Isso representa uma grave quebra de sigilo e compromete a segurança da informação, podendo ser interpretado como ato de improbidade ou mau procedimento — faltas graves previstas na CLT que justificam o despedimento imediato.

Os especialistas são categóricos: o uso de IA sem o consentimento ou conhecimento da chefia, especialmente em segredos corporativos, pode ser enquadrado como uso de meios fraudulentos, um ato passível de demissão por justa causa.

O Papel das Políticas Internas

No entanto, a responsabilidade não é apenas do trabalhador. Os juristas apontam que, para a demissão ser válida, a empresa precisa ter políticas de uso de IA claras e transparentes.

Não basta proibir; a empresa deve comunicar as diretrizes, treinar os funcionários e indicar quais ferramentas são permitidas e quais são proibidas, de modo a garantir o alinhamento de todos com as melhores práticas e regulamentações.

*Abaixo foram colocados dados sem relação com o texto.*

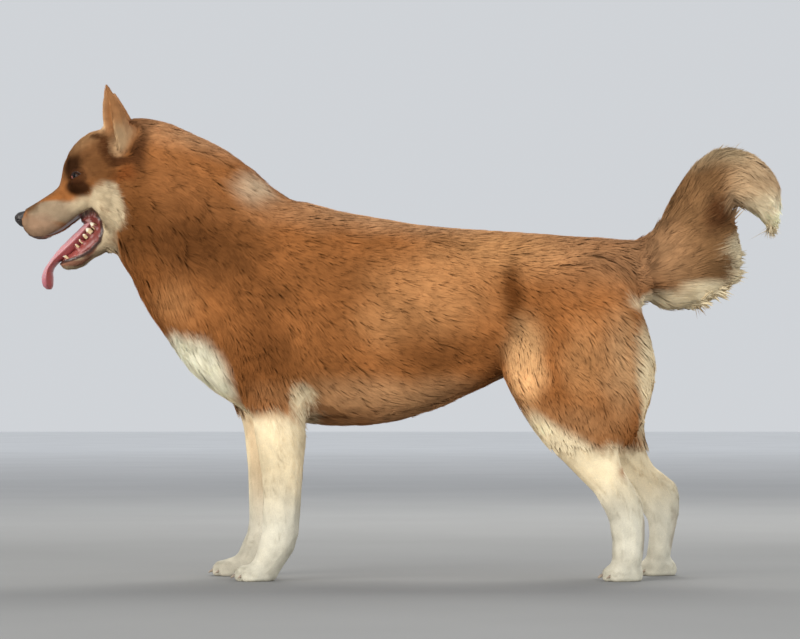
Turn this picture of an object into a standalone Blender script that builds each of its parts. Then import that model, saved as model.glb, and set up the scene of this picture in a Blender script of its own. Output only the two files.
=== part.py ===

Se a empresa não tiver diretrizes claras sobre o tema, a aplicação de uma justa causa se torna mais difícil de sustentar na Justiça do Trabalho. A ausência de regras faz com que o empregador assuma o risco do uso indevido.

IA como “Bode Expiatório” nas Demissões

A demissão pelo uso individual de IA é diferente da demissão pela IA. Muitos especialistas e analistas observam que grandes empresas têm usado o avanço da Inteligência Artificial como uma justificativa ou “bode expiatório” para realizar demissões em massa e reestruturações de negócios, muitas vezes encobrindo erros de planeamento ou ajustes económicos.

Neste cenário, a vaga do funcionário é eliminada porque a IA automatiza a função, o que pode levar a um despedimento sem justa causa (com o pagamento de todas as verbas rescisórias).

Além disso, a IA está a ser cada vez mais usada em processos de gestão de pessoas. Algoritmos de avaliação de desempenho podem influenciar decisões de despedimento, levantando o risco de discriminação algorítmica se a ferramenta estiver enviesada.

Portanto, o trabalhador deve estar atento a dois pontos:

  1. Risco Pessoal: Não use ferramentas de IA com dados confidenciais ou para fins fraudulentos, sem antes consultar as políticas internas da sua empresa.
  2. Risco da Função: Mantenha-se atualizado e explore a IA como uma ferramenta de otimização, pois as funções que exigem criatividade e pensamento estratégico continuarão em alta, enquanto as tarefas repetitivas são as primeiras a serem automatizadas.

A chave é a transparência. Se a empresa não tem regras, o trabalhador deve usar o bom senso, evitando sempre expor informações sigilosas a terceiros, sejam eles humanos ou Inteligências Artificiais.